Machine learning based car accident risk prediction for usage-based insurance
Silvia Strada,Emanuele Costantini,Simone Formentin,Sergio M. Savaresi
DOI: https://doi.org/10.3233/ida-230971
IF: 1.7
2024-07-20
Intelligent Data Analysis
Abstract:The Usage-Based Insurance paradigm, which is receiving a lot of attention in recent years, envisages computing the car policy premium based on accident risk probability, evaluated observing the past driving history and habits. However, Usage-Based Insurance strategies are usually based on simple empirical decision rules built on travelled distance. The development of intelligent systems for smart risk prediction using the stored overall driving behaviour, without the need of other insurance or socio-demographic information, is still an open challenge. This work aims at exploring a comprehensive machine learning-based approach solely based on driving-related data of private vehicles.
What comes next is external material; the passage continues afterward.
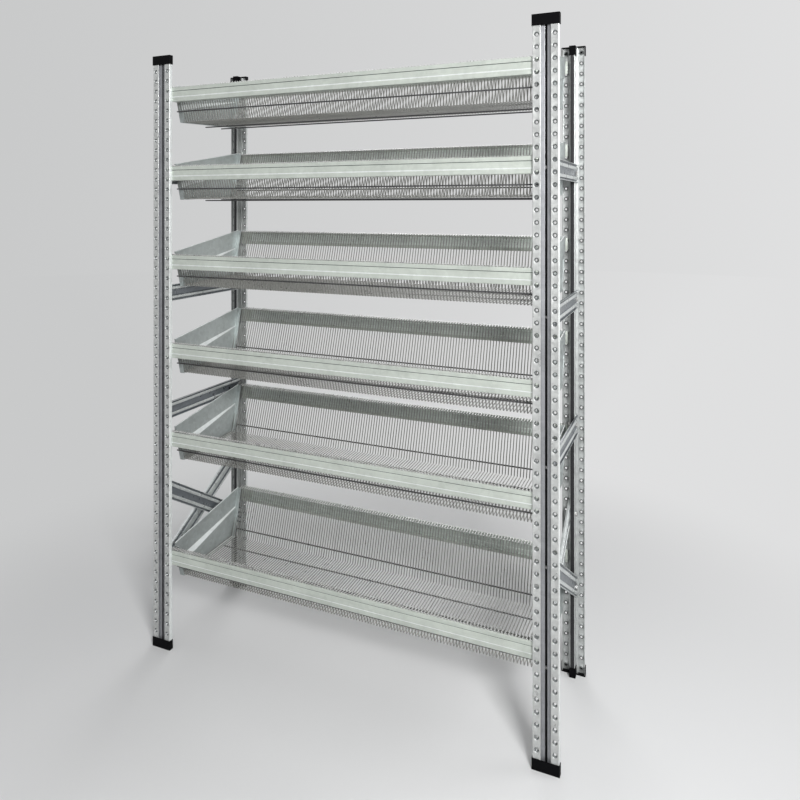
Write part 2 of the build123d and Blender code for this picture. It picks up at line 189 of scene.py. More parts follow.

The anonymized dataset employed in this study is provided by the telematics company UnipolTech, and contains space/time densely measured data related to trips of almost 100000 vehicles uniformly spread on the Italian territory, recorded every 2 km by on-board telematics fix devices (black boxes), from February 2018 to February 2020. An innovative feature engineering process is proposed, with the aim of uncovering novel informative quantities able to disclose complex aspects of driving behaviour. Recent and powerful learning techniques are explored to develop advanced predictive models, able to provide a reliable accident probability for each vehicle, automatically managing the critical imbalance intrinsically peculiar this kind of datasets.
computer science, artificial intelligence